4. An electrical connector assembly as claimed in claim 2, wherein ribs extend from the inner housing and along the extension for reinforcement.

5. An electrical connector assembly as claimed in claim 1, wherein said projections are truncated cones.

6. An electrical connector assembly as claimed in claim 5, wherein an annular section surrounds each of the truncated cones.

7. An electrical connector assembly as claimed in claim 6, wherein the annular section narrows toward a tip end forming an annular edge.

8. An electrical connector assembly as claimed in claim 1, wherein the thickness of the outer housing is substantially the height of the projections.

9. A method of manufacturing an electrical connector assembly, comprising the steps of:

molding a contact lead frame within an inner housing of dielectric material with a series of electrical contacts extending outwardly from a surface of the inner housing and with molded projections extending outwardly from the same surface of the inner housing; thereby forming a contact assembly; and

molding a secondarily molded outer housing onto the inner housing with the electrical contacts extending outwardly form an outer surface of the secondarily molded outer housing and with the projections sealingly molded within the secondarily molded outer housing.

10. A method of manufacturing an electrical connector assembly as claimed in claim 9, wherein an extension is formed with reinforcement ribs during the molding of the inner and outer housings.

11. A method of manufacturing an electrical connector assembly as claimed in claim 10, wherein the projections are located on said inner housing where the extension is located.

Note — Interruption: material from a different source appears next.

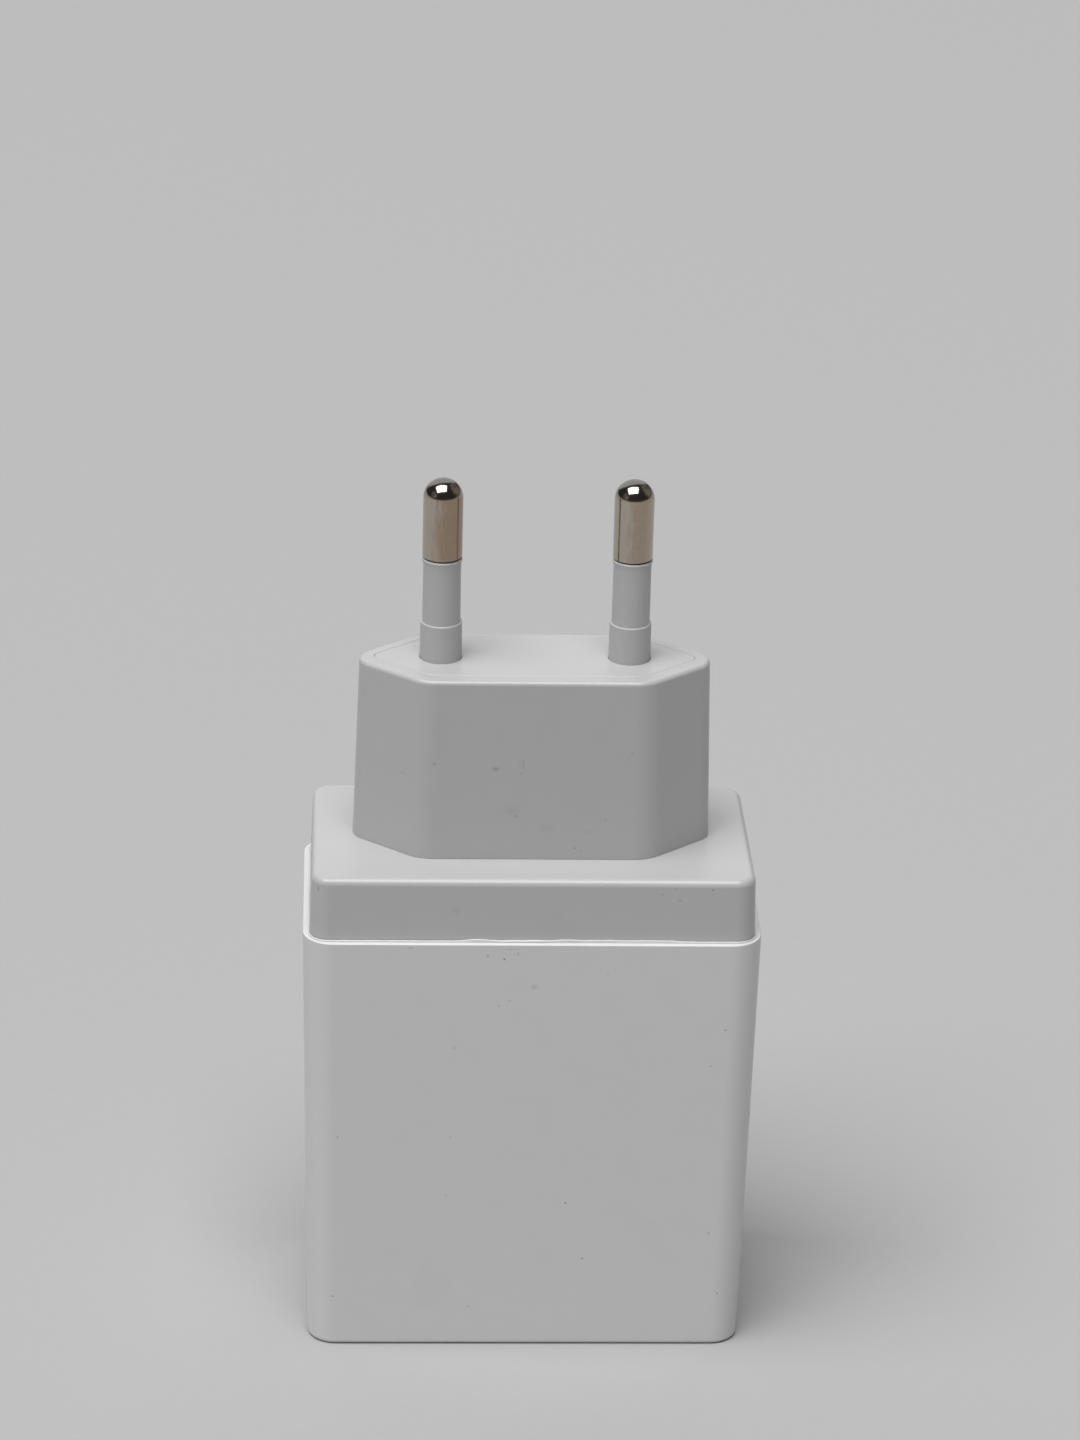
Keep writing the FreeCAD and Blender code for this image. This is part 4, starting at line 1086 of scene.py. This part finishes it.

12. A method of manufacturing an electrical connector assembly as claimed in claim 10, wherein female housings are formed as part of said extension.

13. A method of manufacturing an electrical connector assembly as claimed in claim 9, wherein said projections are truncated cones.

14. A method of manufacturing an electrical connector assembly as claimed in claim 13, wherein annular sections are located around the bases of the truncated cones.